Malaysia's acting Transport Minister Hishammuddin Hussein said here Friday that the releasing of the preliminary report on the Malaysia Airlines flight MH370 that went missing in March was consistent with the country's stand.
"This is consistent with our stand that in the interests of openness and transparency - all information which does not jeopardize the investigation or the search operation should be made public," he said.
"We have nothing to hide," he stressed.
Hishammuddin said he met with Angus Houston, chief of the Australian Joint Agency Coordination Centre, and Jean-Paul Troadec, president of the French Aviation Accident Investigation Bureau who led the Air France flight 447 investigation team, earlier in the day, and discussed the new phase of the search operation.

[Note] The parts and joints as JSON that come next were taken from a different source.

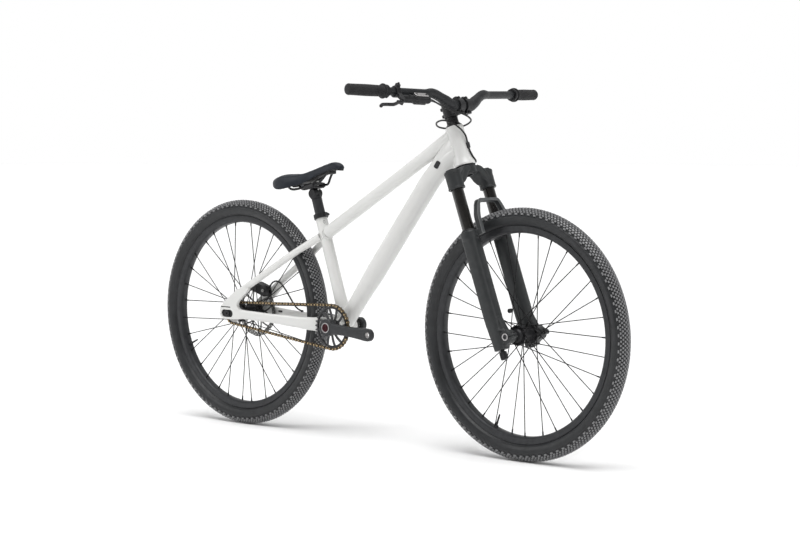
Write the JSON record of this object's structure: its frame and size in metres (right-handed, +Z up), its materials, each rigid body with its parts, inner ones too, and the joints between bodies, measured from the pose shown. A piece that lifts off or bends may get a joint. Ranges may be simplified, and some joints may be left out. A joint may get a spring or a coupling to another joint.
{
  "type": "dirt jump bike",
  "caption": "Hardtail dirt jump bicycle with a suspension fork, riser bar, low saddle, single-speed chain drive and a hydraulic rear disc brake.",
  "frame": {"origin": "on the ground, midway between the two axles and between the two sides", "axes": "+X forward along the bike, +Y to the rider's left, +Z up"},
  "size_m": [1.78, 0.8082, 1.0241],
  "materials": {
    "black_metal": "satin black anodised",
    "chain_steel": "bronze tinted steel",
    "fork_grey": "satin charcoal",
    "frame_paint": "satin white",
    "grey_metal": "satin dark grey",
    "grip_rubber": "matte black",
    "hose": "smooth black",
    "saddle_cover": "matte black",
    "saddle_plastic": "matte black",
    "steel": "bare steel",
    "tyre": "matte black"
  },
  "bodies": {
    "frame": {"head_tube": "frame_paint", "headset_lower": "black_metal", "headset_upper": "black_metal", "top_tube": "frame_paint", "down_tube": "frame_paint", "seat_tube": "frame_paint", "seat_collar": "black_metal", "bottom_bracket_shell": "frame_paint", "bracket_cup_right": "black_metal", "bracket_cup_left": "black_metal", "seat_stay_right": "frame_paint", "seat_stay_left": "frame_paint", "chain_stay_right": "frame_paint", "chain_stay_left": "frame_paint", "dropout_right": "frame_paint", "dropout_left": "frame_paint", "rear_axle": "grey_metal", "caliper": "black_metal", "brake_pad_inner": "steel", "brake_pad_outer": "steel", "caliper_hose": "hose", "chain": "chain_steel", "brake_hose": "hose"},
    "steering": {"fork_crown": "fork_grey", "steerer": "grey_metal", "stanchion_right": "black_metal", "stanchion_left": "black_metal", "fork_cap_right": "black_metal", "fork_cap_left": "black_metal", "headset_cover": "black_metal", "spacer": "black_metal", "stem": "grey_metal", "stem_faceplate": "grey_metal", "top_cap": "black_metal", "handlebar": "grey_metal", "grip_right": "grip_rubber", "grip_left": "grip_rubber", "brake_master": "black_metal"},
    "fork_slider": {"fork_lowers": "fork_grey", "front_axle": "grey_metal"},
    "front_wheel": {"front_hub": "black_metal", "front_rim": "black_metal", "front_tyre": "tyre"},
    "lever": {"brake_lever": "black_metal"},
    "rebound_dial": {"rebound_knob": "black_metal"},
    "rear_wheel": {"rear_hub": "black_metal", "rear_rim": "black_metal", "rear_tyre": "tyre", "rear_rotor": "steel"},
    "cranks": {"spindle": "steel", "crank_arm_right": "grey_metal", "crank_arm_left": "grey_metal", "chain_ring": "grey_metal", "crank_bolt": "black_metal"},
    "cog": {"rear_cog": "steel"},
    "post": {"seat_post": "black_metal"},
    "saddle": {"rail_clamp": "black_metal", "saddle_rails": "black_metal", "saddle_base": "saddle_plastic", "saddle_cushion": "saddle_cover"}
  },
  "joints": [
    {"name": "steer", "type": "hinge", "parent": "frame", "child": "steering", "pos_m": [0.31501, 0, 0.85838], "axis": [-0.3469, 0, 0.9379], "range_deg": [-180, 180], "deforming": ["brake_hose"]},
    {"name": "fork_travel", "type": "slide", "parent": "steering", "child": "fork_slider", "axis": [-0.3469, 0, 0.9379], "range_m": [0, 0.1], "stiffness_N_per_m": 9000, "springref_m": -0.02},
    {"name": "front_wheel_spin", "type": "hinge", "parent": "fork_slider", "child": "front_wheel", "pos_m": [0.544, 0, 0.346], "axis": [0, 1, 0], "continuous": true},
    {"name": "brake_lever_pull", "type": "hinge", "parent": "steering", "child": "lever", "pos_m": [0.3322, -0.25906, 0.97589], "axis": [-0.5246, 0.0584, -0.8494], "range_deg": [0, 16], "stiffness_Nm_per_rad": 2, "springref_deg": -5.73},
    {"name": "rebound_adjust", "type": "hinge", "parent": "fork_slider", "child": "rebound_dial", "pos_m": [0.5244, -0.068, 0.30676], "axis": [-0.3469, 0, 0.9379], "range_deg": [0, 330]},
    {"name": "rear_wheel_spin", "type": "hinge", "parent": "frame", "child": "rear_wheel", "pos_m": [-0.544, 0, 0.346], "axis": [0, 1, 0], "continuous": true},
    {"name": "crank_spin", "type": "hinge", "parent": "frame", "child": "cranks", "pos_m": [-0.1267, 0, 0.3277], "axis": [0, 1, 0], "continuous": true, "deforming": ["chain"]},
    {"name": "cog_spin", "type": "hinge", "parent": "frame", "child": "cog", "pos_m": [-0.544, 0, 0.346], "axis": [0, 1, 0], "continuous": true},
    {"name": "seat_height", "type": "slide", "parent": "frame", "child": "post", "axis": [-0.314, 0, 0.9494], "range_m": [-0.02, 0.06]},
    {"name": "saddle_tilt", "type": "hinge", "parent": "post", "child": "saddle", "pos_m": [-0.24012, 0, 0.71601], "axis": [0, 1, 0], "range_deg": [-8, 8]}
  ],
  "couplings": [
    {"joint": "cog_spin", "follows": "crank_spin", "ratio": 2}
  ]
}
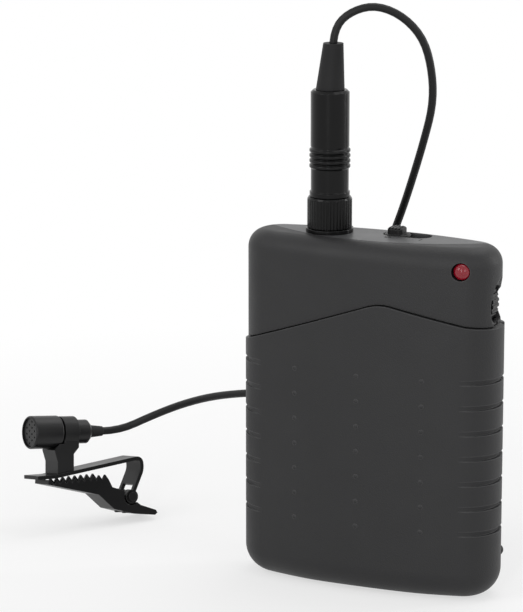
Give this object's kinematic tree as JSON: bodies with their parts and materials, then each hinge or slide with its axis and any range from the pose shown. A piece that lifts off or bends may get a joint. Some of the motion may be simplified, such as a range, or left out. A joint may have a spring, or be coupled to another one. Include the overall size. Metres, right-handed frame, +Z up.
{
  "type": "wireless bodypack transmitter",
  "caption": "Pocket wireless transmitter with sliding battery cover, thumb wheel, power slide, belt clip, and a plugged-in tie-clip microphone on a thin cord.",
  "frame": {"origin": "middle of the base of the pack with its belt clip, on the surface it stands on", "axes": "+Z up, +X to the right seen from the front, +Y to the back where the belt clip is"},
  "size_m": [0.142, 0.0705, 0.1516],
  "materials": {
    "case_plastic": "fine moulded texture",
    "panel_plastic": "satin moulded",
    "black_plastic": "satin",
    "gloss_black": "polished",
    "cord_rubber": "matte",
    "boot_rubber": "matte",
    "clip_steel": "black satin lacquer",
    "mic_metal": "black satin",
    "bright_steel": "plain",
    "brass_contact": "plain",
    "led_red": "clear tinted",
    "board_green": "solder mask",
    "cell_wrap": "printed foil, bare",
    "cord_band": "woven"
  },
  "bodies": {
    "pack": {"front_shell": "case_plastic", "back_shell": "case_plastic", "top_panel": "panel_plastic", "case_screws": "bright_steel", "switch_body": "black_plastic", "volume_pot": "black_plastic", "led": "led_red", "circuit_board": "board_green", "shield_can": "bright_steel", "board_chips": "black_plastic", "capacitors": "gloss_black", "antenna_strip": "brass_contact", "battery_bay": "black_plastic", "battery_cells": "cell_wrap", "battery_contacts": "bright_steel", "socket_shell": "clip_steel", "socket_nut": "bright_steel", "socket_insert": "black_plastic", "socket_pins": "brass_contact", "plug_barrel": "gloss_black", "plug_insert": "black_plastic", "plug_boot": "boot_rubber", "mic_housing": "mic_metal", "mic_grille": "mic_metal", "mic_capsule": "bright_steel", "mic_rear_sleeve": "black_plastic", "mic_strain_relief": "boot_rubber", "clip_holder": "black_plastic", "clip_arm": "clip_steel", "clip_pin": "clip_steel", "clip_spring": "clip_steel", "belt_clip_bracket": "black_plastic", "belt_clip_pin": "bright_steel", "belt_clip_spring": "bright_steel", "bracket_screws": "bright_steel", "mic_cord_loop": "cord_rubber", "mic_cord_lead": "cord_rubber", "mic_cord_coil": "cord_rubber", "cord_tie": "cord_band"},
    "battery_cover": {"battery_cover": "case_plastic"},
    "switch_knob": {"switch_knob": "black_plastic"},
    "volume_wheel": {"volume_wheel": "black_plastic"},
    "coupling_nut": {"coupling_nut": "clip_steel"},
    "belt_clip": {"belt_clip": "clip_steel"},
    "clip_jaw": {"clip_jaw": "clip_steel"}
  },
  "joints": [
    {"name": "battery_cover_slide", "type": "slide", "parent": "pack", "child": "battery_cover", "axis": [0, 0, -1], "range_m": [0, 0.075]},
    {"name": "power_switch_slide", "type": "slide", "parent": "pack", "child": "switch_knob", "axis": [1, 0, 0], "range_m": [0, 0.0054]},
    {"name": "volume_wheel_turn", "type": "hinge", "parent": "pack", "child": "volume_wheel", "pos_m": [0.0255, -0.0005, 0.0768], "axis": [0, -1, 0], "range_deg": [-135, 135]},
    {"name": "coupling_nut_turn", "type": "hinge", "parent": "pack", "child": "coupling_nut", "pos_m": [-0.0129, -0.0025, 0.096], "axis": [0, 0, 1], "continuous": true},
    {"name": "belt_clip_swing", "type": "hinge", "parent": "pack", "child": "belt_clip", "pos_m": [0, 0.01398, 0.077], "axis": [1, 0, 0], "range_deg": [0, 12], "stiffness_Nm_per_rad": 0.4, "springref_deg": -5.73},
    {"name": "tie_clip_jaw_swing", "type": "hinge", "parent": "pack", "child": "clip_jaw", "pos_m": [-0.08462, 0.02088, 0.00661], "axis": [0.8254, -0.5328, 0.1865], "range_deg": [0, 20], "stiffness_Nm_per_rad": 0.05, "springref_deg": -11.46}
  ]
}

He said the three subcommittees - the technical committee, next of kin committee and asset deployment committee - led by three deputy ministers had been meeting and efforts had been intensified to prepare for the next phase.
According to him, they had held detailed discussions with several Malaysian companies on deploying specialised assets, including autonomous unmanned vehicles, deep-water towed side scan sonars, remotely operated vehicles and support vessels, for the new phase of search.
The minister said he would go to Canberra to attend the trilateral ministerial meeting May 5, which a Chinese delegation would also attend.
He echoed Houston's view on the Bay of Bengal allegation, saying it highly unlikely for the plane to be there.
Malaysia Airlines flight MH370 vanished mysteriously about an hour after taking off for Beijing from Kuala Lumpur shortly after midnight March 8.
The Boeing 777-200ER was scheduled to land in Beijing the same morning. The 227 passengers on board included five Indians, 154 Chinese and 38 Malaysians.